Above all, do not oversell the value proposition. Set the right expectations, and most importantly, always deliver what you say you will.
I plan to write more about Marketing ITSM in upcoming posts, but in the meantime, I want to conclude this article with five of the reasons why I believe it’s important.
So, what are the 5 reasons for marketing your ITSM program?
- Fighting Vendor FUD (fear, uncertainty, and doubt) – Vendors, since the dawn of time, have been saying that their tool, “out of the box”, is all you need to implement ITSM. You don’t need to waste time on processes or requirements. They want you to move quickly and implement fast. Why? Because they are paid on commission and are measured quarterly. Problem is that they have big marketing budgets and the ear of management. You need a strong argument to combat the FUD.
- Gaining Management Buy-in – Management’s role is to make the best use of the limited resources of the firm.

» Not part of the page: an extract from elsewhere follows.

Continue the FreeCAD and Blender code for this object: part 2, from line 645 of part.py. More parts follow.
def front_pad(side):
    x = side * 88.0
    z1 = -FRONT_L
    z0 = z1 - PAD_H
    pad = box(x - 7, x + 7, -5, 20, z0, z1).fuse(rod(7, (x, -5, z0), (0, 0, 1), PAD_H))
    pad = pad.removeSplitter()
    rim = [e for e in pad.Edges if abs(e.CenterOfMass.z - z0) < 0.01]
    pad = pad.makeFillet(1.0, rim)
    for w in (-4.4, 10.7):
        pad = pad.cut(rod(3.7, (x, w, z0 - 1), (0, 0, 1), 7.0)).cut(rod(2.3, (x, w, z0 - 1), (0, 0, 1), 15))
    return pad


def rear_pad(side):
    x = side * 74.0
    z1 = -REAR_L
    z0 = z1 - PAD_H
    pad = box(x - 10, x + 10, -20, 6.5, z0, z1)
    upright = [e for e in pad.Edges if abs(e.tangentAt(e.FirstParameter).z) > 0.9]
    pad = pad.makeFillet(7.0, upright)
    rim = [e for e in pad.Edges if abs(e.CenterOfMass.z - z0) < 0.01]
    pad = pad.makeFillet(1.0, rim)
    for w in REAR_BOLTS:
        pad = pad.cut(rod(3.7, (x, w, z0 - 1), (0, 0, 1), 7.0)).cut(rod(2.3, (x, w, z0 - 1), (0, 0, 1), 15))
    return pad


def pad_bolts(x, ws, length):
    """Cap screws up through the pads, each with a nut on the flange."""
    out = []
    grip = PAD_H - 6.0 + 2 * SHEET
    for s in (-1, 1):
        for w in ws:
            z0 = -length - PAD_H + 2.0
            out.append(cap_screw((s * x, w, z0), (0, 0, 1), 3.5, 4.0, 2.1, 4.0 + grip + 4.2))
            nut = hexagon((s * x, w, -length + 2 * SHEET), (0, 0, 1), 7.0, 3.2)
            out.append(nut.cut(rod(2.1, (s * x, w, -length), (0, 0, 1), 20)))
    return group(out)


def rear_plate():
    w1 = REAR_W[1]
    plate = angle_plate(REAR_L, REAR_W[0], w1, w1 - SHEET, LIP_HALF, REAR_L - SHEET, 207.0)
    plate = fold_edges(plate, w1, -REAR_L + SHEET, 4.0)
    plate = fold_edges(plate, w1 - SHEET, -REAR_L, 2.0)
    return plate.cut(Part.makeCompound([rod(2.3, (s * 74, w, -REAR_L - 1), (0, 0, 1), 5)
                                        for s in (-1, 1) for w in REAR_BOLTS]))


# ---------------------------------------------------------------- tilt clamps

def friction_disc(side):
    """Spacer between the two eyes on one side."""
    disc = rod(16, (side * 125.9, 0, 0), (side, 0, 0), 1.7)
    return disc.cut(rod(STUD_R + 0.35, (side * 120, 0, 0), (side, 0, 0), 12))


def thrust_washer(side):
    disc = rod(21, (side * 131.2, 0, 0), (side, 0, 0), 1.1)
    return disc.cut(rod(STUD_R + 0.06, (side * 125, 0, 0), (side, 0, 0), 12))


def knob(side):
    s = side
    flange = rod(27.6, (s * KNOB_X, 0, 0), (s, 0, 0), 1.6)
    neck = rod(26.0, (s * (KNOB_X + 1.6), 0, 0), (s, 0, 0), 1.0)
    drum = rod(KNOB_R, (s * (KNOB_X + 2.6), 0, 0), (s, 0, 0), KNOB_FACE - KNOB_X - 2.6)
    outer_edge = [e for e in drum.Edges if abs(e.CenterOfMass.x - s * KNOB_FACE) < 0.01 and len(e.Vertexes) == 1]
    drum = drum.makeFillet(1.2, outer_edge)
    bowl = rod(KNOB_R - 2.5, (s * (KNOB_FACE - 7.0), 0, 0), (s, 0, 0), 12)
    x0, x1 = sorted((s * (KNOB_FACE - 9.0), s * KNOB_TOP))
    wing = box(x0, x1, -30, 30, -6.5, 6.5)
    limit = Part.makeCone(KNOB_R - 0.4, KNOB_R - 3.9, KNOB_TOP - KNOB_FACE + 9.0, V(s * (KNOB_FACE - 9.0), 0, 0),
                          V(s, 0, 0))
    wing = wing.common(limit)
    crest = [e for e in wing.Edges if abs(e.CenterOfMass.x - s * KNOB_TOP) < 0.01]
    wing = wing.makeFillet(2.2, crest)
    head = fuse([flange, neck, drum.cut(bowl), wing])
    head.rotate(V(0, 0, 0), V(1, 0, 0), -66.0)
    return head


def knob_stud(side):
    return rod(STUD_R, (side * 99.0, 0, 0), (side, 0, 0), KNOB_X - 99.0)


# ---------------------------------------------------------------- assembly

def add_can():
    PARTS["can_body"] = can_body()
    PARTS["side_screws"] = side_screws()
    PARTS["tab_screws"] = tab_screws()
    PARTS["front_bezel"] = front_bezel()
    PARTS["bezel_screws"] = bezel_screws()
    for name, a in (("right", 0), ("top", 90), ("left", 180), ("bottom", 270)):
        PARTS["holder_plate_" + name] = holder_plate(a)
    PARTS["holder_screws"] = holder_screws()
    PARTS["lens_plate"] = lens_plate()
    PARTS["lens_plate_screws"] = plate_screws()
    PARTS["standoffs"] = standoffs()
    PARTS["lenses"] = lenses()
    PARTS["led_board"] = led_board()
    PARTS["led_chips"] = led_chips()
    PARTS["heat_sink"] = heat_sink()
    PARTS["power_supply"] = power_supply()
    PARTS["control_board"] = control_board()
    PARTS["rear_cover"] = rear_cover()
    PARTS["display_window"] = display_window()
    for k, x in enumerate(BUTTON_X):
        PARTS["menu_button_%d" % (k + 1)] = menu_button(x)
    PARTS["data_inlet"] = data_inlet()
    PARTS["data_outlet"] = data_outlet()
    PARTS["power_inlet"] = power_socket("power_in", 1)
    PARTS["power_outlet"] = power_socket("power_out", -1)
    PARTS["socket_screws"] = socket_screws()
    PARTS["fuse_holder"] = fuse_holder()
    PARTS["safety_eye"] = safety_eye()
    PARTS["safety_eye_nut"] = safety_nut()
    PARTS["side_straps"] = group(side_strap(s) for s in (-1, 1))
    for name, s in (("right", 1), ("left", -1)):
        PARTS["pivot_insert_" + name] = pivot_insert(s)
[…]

Everyone is battling for his or her attention and for the budget that comes with it. You need to stand out amongst your peers.
- Fighting the Naysayers – There are always naysayers to every project or program. If you are lucky, you know who they are. Unfortunately, they are often hidden, working in the background to derail your program. An effective marketing program is essential to combating these folks.

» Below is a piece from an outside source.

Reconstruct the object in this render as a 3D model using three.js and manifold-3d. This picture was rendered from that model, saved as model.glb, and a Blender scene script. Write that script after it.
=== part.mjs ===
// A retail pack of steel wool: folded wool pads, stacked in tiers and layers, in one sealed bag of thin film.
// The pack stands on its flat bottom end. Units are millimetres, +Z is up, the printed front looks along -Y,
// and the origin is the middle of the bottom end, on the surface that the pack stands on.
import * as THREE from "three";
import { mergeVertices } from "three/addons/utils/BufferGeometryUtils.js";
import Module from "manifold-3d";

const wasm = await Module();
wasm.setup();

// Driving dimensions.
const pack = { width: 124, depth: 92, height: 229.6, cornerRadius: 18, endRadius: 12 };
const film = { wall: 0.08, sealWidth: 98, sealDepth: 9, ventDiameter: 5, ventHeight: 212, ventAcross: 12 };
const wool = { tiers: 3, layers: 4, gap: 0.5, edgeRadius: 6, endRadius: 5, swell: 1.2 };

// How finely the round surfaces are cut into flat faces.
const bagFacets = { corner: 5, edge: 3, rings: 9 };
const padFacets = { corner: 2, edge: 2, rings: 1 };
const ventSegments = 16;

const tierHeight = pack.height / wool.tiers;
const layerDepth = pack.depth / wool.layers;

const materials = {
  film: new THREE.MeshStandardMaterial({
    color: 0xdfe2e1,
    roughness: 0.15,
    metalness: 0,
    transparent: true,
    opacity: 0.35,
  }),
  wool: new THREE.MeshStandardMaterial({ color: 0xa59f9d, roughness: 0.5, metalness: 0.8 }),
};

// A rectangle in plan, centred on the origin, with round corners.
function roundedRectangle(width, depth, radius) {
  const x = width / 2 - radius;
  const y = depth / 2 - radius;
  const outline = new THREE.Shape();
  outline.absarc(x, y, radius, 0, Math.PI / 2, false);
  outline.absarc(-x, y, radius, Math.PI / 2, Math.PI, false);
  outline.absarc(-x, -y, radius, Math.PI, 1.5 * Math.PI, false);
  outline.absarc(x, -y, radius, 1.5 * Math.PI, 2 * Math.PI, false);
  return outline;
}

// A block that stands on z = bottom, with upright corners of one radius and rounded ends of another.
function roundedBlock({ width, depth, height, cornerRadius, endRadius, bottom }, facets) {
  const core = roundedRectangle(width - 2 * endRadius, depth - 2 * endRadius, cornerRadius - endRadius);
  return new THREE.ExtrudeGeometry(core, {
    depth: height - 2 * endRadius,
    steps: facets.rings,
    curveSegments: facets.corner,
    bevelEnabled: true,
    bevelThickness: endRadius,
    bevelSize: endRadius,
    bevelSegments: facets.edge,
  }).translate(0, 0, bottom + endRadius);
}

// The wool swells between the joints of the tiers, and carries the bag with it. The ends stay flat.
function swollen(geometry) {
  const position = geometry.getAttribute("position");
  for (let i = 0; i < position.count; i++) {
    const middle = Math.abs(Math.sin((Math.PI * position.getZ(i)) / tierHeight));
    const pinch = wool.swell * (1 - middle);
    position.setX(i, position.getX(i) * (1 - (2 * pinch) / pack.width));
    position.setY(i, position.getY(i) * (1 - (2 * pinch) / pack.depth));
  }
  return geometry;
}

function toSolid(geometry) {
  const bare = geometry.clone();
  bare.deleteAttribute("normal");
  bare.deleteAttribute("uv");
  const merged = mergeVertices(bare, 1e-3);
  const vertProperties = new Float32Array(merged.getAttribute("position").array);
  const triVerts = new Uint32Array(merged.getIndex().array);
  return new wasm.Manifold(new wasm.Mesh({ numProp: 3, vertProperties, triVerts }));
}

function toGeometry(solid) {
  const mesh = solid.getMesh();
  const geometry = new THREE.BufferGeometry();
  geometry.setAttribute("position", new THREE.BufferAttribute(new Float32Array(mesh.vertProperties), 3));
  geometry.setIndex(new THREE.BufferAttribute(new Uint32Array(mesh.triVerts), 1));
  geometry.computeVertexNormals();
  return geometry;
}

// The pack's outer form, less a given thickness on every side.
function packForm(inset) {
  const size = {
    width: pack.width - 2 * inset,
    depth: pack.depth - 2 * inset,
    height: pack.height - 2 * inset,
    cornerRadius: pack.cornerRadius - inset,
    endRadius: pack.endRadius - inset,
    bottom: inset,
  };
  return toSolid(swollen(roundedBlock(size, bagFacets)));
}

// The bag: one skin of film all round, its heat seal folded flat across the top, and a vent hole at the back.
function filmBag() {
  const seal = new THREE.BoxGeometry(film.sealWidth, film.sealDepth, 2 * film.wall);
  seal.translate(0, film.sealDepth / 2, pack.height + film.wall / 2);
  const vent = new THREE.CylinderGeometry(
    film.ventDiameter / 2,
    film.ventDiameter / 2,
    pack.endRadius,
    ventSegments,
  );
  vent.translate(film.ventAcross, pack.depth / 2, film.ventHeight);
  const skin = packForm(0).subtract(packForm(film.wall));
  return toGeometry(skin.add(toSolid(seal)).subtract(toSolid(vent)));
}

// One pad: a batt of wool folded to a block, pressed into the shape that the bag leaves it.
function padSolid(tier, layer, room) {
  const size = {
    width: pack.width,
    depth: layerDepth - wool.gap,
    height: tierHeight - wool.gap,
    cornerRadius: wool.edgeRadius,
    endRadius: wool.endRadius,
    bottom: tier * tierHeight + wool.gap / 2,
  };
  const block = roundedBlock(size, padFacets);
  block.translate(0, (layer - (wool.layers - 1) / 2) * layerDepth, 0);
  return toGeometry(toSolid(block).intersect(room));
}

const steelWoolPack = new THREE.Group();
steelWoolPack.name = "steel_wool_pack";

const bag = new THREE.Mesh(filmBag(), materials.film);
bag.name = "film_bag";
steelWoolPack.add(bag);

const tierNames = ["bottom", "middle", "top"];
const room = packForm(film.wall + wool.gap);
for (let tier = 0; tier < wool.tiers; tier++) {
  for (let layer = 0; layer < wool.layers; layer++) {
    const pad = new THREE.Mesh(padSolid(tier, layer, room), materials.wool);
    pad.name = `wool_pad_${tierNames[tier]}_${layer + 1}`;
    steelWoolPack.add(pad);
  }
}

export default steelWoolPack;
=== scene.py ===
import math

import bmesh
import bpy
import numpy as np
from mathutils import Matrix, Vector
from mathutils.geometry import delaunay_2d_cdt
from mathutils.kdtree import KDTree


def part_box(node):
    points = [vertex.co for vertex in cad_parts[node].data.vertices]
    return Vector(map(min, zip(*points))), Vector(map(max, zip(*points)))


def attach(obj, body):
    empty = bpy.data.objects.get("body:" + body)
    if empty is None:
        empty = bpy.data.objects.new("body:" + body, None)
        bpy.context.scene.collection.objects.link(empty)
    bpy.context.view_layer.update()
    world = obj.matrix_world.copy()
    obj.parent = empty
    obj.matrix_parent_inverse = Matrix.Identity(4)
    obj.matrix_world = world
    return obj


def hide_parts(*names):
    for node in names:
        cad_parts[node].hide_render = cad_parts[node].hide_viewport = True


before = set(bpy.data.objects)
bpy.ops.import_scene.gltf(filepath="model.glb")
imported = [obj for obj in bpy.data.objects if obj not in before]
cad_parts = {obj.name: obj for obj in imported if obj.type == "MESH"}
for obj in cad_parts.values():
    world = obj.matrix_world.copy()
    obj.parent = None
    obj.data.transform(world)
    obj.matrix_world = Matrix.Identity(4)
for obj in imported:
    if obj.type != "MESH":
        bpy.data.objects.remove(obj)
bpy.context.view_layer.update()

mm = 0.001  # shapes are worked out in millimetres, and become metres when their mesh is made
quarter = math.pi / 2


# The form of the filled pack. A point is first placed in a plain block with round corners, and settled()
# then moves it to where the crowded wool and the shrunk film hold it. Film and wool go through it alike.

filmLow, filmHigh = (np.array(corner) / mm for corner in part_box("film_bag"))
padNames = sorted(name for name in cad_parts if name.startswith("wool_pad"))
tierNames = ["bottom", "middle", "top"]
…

- Communicating Success – Once of the surest ways to get support for your program is to deliver something of value and then make sure everyone knows about it. Your ITSM marketing program is your vehicle for communicating success.
- It’s How We Are Wired – Marketing is pervasive in our society. We have been raised on a steady stream of commercials and marketing messages. Marketing works because of the science behind it. Make that science work for you!
The world is full of great ideas, and ITSM is definitely one of them. Don’t assume that everyone “just gets it”. A successful ITSM program requires a strong marketing component to ensure its success.
I loved my Palm Pilot, Amiga computer, and Beta recorder – but I now pretty much do it all on my iPad. Don’t let your ITSM program become a technological footnote.